Avis de gros temps pour le commerce maritime international à l’entame de cette année 2024 : les attaques des rebelles houthis en mer Rouge produisent une remontée brutale des taux de fret, couplée à un début de désorganisation des chaînes logistiques.

Depuis la mi-décembre, la plupart des grosses sociétés maritimes internationales ont décidé de dérouter leurs navires pour éviter le passage par le canal de Suez, par lequel transite habituellement 12 % du commerce mondial.

Les vaisseaux contournent désormais l’Afrique en passant par le cap de Bonne-Espérance, ce qui rallonge le voyage entre l’Asie et l’Europe de 10 à 20 jours en moyenne, selon Arthur Barillas, directeur général d’Ovrsea, un commissionnaire de transport.

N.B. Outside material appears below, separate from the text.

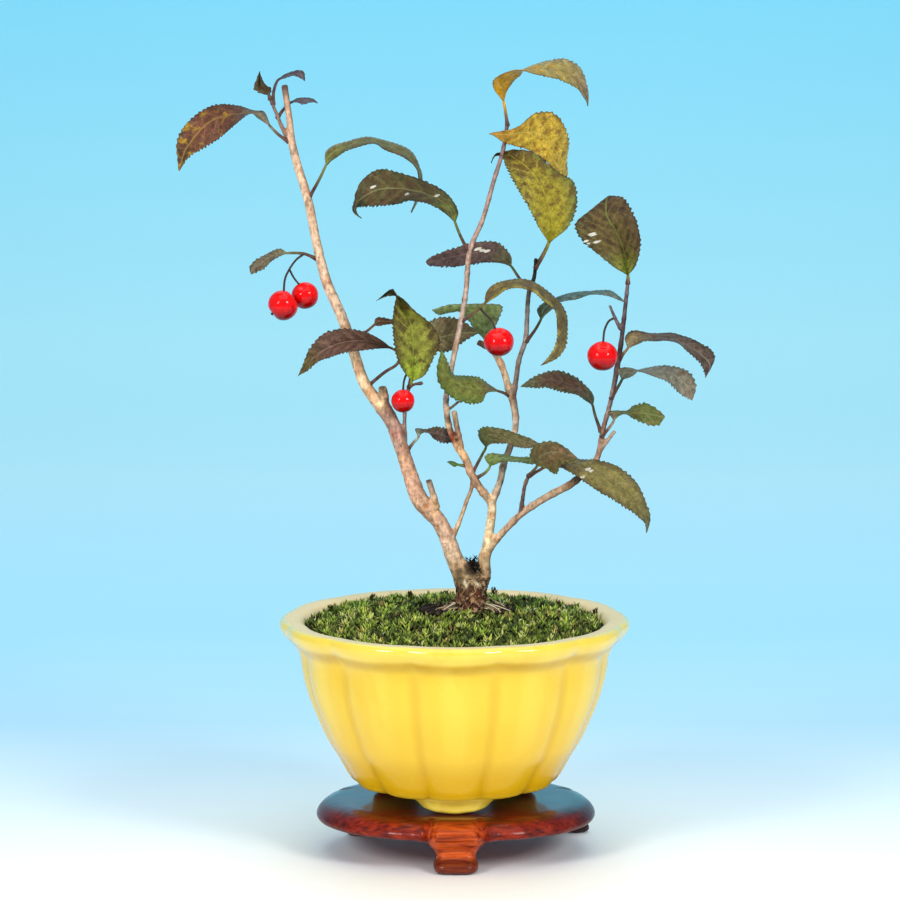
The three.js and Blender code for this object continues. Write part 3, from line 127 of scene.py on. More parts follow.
def enclosed(points, faces):
    """Six times the signed volume inside faces of three or four corners: the sum of the triple products
    of each fan triangle's corners."""
    total = 0.0
    for k in range(1, faces.shape[1] - 1):
        a, b, c = points[faces[:, 0]], points[faces[:, k]], points[faces[:, k + 1]]
        total += np.einsum("ij,ij->", a, np.cross(b, c))
    return total


class Clay:
    """Grids of points gathered into one piece, with values per point for the materials to read."""

    def __init__(self, name):
        self.name = name
        self.count = 0
        self.points, self.quads, self.fans, self.values = [], [], [], []

    def add(self, points, faces, values, fans=None):
        """Adds loose points (n, 3) with quads, and fans of triangles, numbered from this batch's start."""
        shells = [f for f in (faces, fans) if f is not None and len(f)]
        if sum(enclosed(points, f) for f in shells) < 0:
            faces = faces[:, ::-1]
            fans = None if fans is None else fans[:, ::-1]
        self.points.append(points)
        self.quads.append(faces + self.count)
        if fans is not None:
            self.fans.append(fans + self.count)
        self.values.append(values)
        self.count += len(points)

    def grid(self, grid, wrap_rows=False, wrap_columns=False, capped=False, **values):
        """Adds a grid (rows, columns, 3). Capped, its first and last rows close on their own middles."""
        rows, columns = grid.shape[:2]
        points = grid.reshape(-1, 3)
        faces = grid_faces(rows, columns, wrap_rows, wrap_columns)
        flat = {key: np.broadcast_to(v, (rows, columns) + np.shape(v)[2:]).reshape(rows * columns, -1)
                for key, v in values.items()}
        fans = None
        if capped:
            points = np.vstack([points, grid[0].mean(0), grid[-1].mean(0)])
            j = np.arange(columns)
            beside = (j + 1) % columns
            last = (rows - 1) * columns
            hub = rows * columns
            fans = np.vstack([np.stack([np.full(columns, hub), beside, j], -1),
                              np.stack([np.full(columns, hub + 1), last + j, last + beside], -1)])
            flat = {key: np.vstack([v, v[:1], v[-1:]]) for key, v in flat.items()}
        self.add(points, faces, flat, fans)

    def solid(self, rings, **values):
        """Adds closed rings as one solid body, capped at both ends."""
        self.grid(rings, wrap_columns=True, capped=True, **values)

    def mesh(self):
        """The Blender mesh, in metres, with one attribute for each value."""
        points = np.vstack(self.points) * MM
        quads = np.vstack(self.quads)
        fans = np.vstack(self.fans) if self.fans else np.zeros((0, 3), int)
        corners = np.concatenate([quads.ravel(), fans.ravel()])
        starts = np.concatenate([np.arange(len(quads)) * 4, len(quads) * 4 + np.arange(len(fans)) * 3])
        mesh = bpy.data.meshes.new(self.name)
        mesh.vertices.add(len(points))
        mesh.vertices.foreach_set("co", points.ravel())
        mesh.loops.add(len(corners))
        mesh.loops.foreach_set("vertex_index", corners)
        mesh.polygons.add(len(starts))
        mesh.polygons.foreach_set("loop_start", starts)
        mesh.update(calc_edges=True)
        mesh.validate()
        mesh.shade_smooth()
        for key in self.values[0]:
            store(mesh, key, np.vstack([v[key] for v in self.values]))
        return mesh


def store(mesh, key, values):
    """Writes one value per point into the mesh: one number, three of a vector or four of a colour."""
    kind, field = {1: ("FLOAT", "value"), 3: ("FLOAT_VECTOR", "vector"),
                   4: ("FLOAT_COLOR", "color")}[values.shape[1]]
    mesh.attributes.new(key, kind, "POINT").data.foreach_set(field, values.astype(np.float32).ravel())


print("grids of points are ready to be gathered")

# %% A piece placed in the scene


def place(name, mesh, material, slot, *nodes):
    """Makes the piece's object, paints it, lets it ride with the root of the frame and hides the solids it
    stands for.
    """
    piece = bpy.data.objects.new(name, mesh)
    mesh.materials.append(material)
    bpy.context.scene.collection.objects.link(piece)
    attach(piece, "root")
    if nodes:
        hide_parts(*nodes)
    mesh.calc_loop_triangles()
    print(f"{name}: {len(mesh.loop_triangles)} triangles")


print("pieces will ride with the root of the frame")

# %% Colours and soft steps


def colour(code):
    """A colour written as six digits on a screen, as the light values that Blender mixes, and 1."""
    parts = np.array([int(code[k:k + 2], 16) / 255 for k in (0, 2, 4)])
    light = np.where(parts <= 0.04045, parts / 12.92, ((parts + 0.055) / 1.055) ** 2.4)
    return np.append(light, 1.0)


def colours(codes):
    """The colours of codes that are written in one string."""
    return np.array([colour(code) for code in codes.split()])


def smooth_step(x):
    """0 below 0, 1 above 1, and an S between: three x squared less two x cubed."""
    x = np.clip(x, 0, 1)
    return x * x * (3 - 2 * x)


print("mid grey is", np.round(colour("808080"), 3))

# %% Curves through given points
FINE = 40  # stations worked out between two given points, before they are spaced evenly


def full_turn(sides):
    """Angles that step evenly once round."""
    return np.linspace(0, 2 * np.pi, sides, endpoint=False)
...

Les sociétés maritimes ont déjà annoncé des hausses de tarifs importantes pour couvrir les frais liés à ce détour. CMA-CGM a doublé le prix d’un conteneur de 40 pieds entre l’Asie et la Méditerranée (de 3000 $ à 6000 $ US, soit entre 4000 $ et 8000 $ CAN).

Même chose pour le leader du secteur, l’italo-suisse MSC, dont les tarifs sont passés de 2900 $ US à 5900 $ US pour le transport d’un conteneur de 40 pieds sur le même trajet.

Les attaques des rebelles houthis en mer Rouge – 23 depuis le 19 octobre, selon l’armée américaine – en représailles des bombardements israéliens sur Gaza ont conduit à ces soudaines hausses de tarifs, mais pas seulement.

« Il y a un vrai afflux en provenance d’Asie », explique M. Barillas. Jusqu’au Nouvel An chinois, le 10 février, « tous les bateaux sont pleins », assure-t-il.

Les clients se pressent de faire acheminer leurs marchandises avant ces célébrations qui mettent le pays, premier exportateur mondial, à l’arrêt pendant une semaine.

Face à cela, « la concurrence réagit de manière uniforme. Il y a 10 compagnies qui se partagent 80 à 90 % du volume [de marchandises] transporté et toutes affichent des taux très élevés, car les bateaux sont pleins », souligne-t-il.

L’un des indicateurs de référence pour mesurer le taux (tarif) de fret des marchandises acheminées depuis la Chine, le Shanghai Containarized Freight Index (SCFI), a quasiment doublé en quelques semaines.

Une hausse aussi brutale rappelle les années de COVID-19, au cours desquelles les taux de fret avaient atteint des niveaux inédits dans l’histoire du transport maritime international en raison de la désorganisation des chaînes logistiques.

Cependant, « tout le monde ne paie pas le double. Seulement quelques-uns », assure Niels Rasmussen, analyste en chef pour BIMCO, principale association mondiale de transporteurs maritimes.

En effet, la plupart des entreprises ne paient pas les taux « spot », mais ont des contrats de long terme avec les grandes sociétés maritimes. « Si vous regardez le tarif moyen pour tout ce qui sort de Chine et passe par la majeure partie de l’Europe et de la Méditerranée, vous constaterez que l’augmentation est de 15 à 20 % », précise M. Rasmussen.

Élections à Taïwan

Les professionnels constatent aussi une pénurie de conteneurs en Asie en raison de la durée plus longue des voyages.

Pour autant, « les transporteurs sont bien mieux armés pour gérer opérationnellement ces déroutements comparés aux perturbations observées durant la pandémie », affirme la plateforme israélienne de réservation et de paiement de fret Freightos dans sa note hebdomadaire.

Les entreprises ont en effet utilisé les profits faramineux engrangés en 2021 et en 2022 pour acheter des centaines de nouveaux bateaux qui commencent à être livrés.

Les attaques en mer Rouge ne sont pas les seules à troubler le commerce international. La sécheresse historique qui frappe le canal de Panamá, obligeant les autorités à ralentir le transit et les navires à patienter plus longtemps avant de pouvoir l’emprunter, perturbe aussi les échanges.

Surtout, les transporteurs scrutent avec attention l’issue des élections présidentielle et législatives à Taïwan, prévues le 13 janvier, de peur d’une autre crise impliquant la Chine dans la région.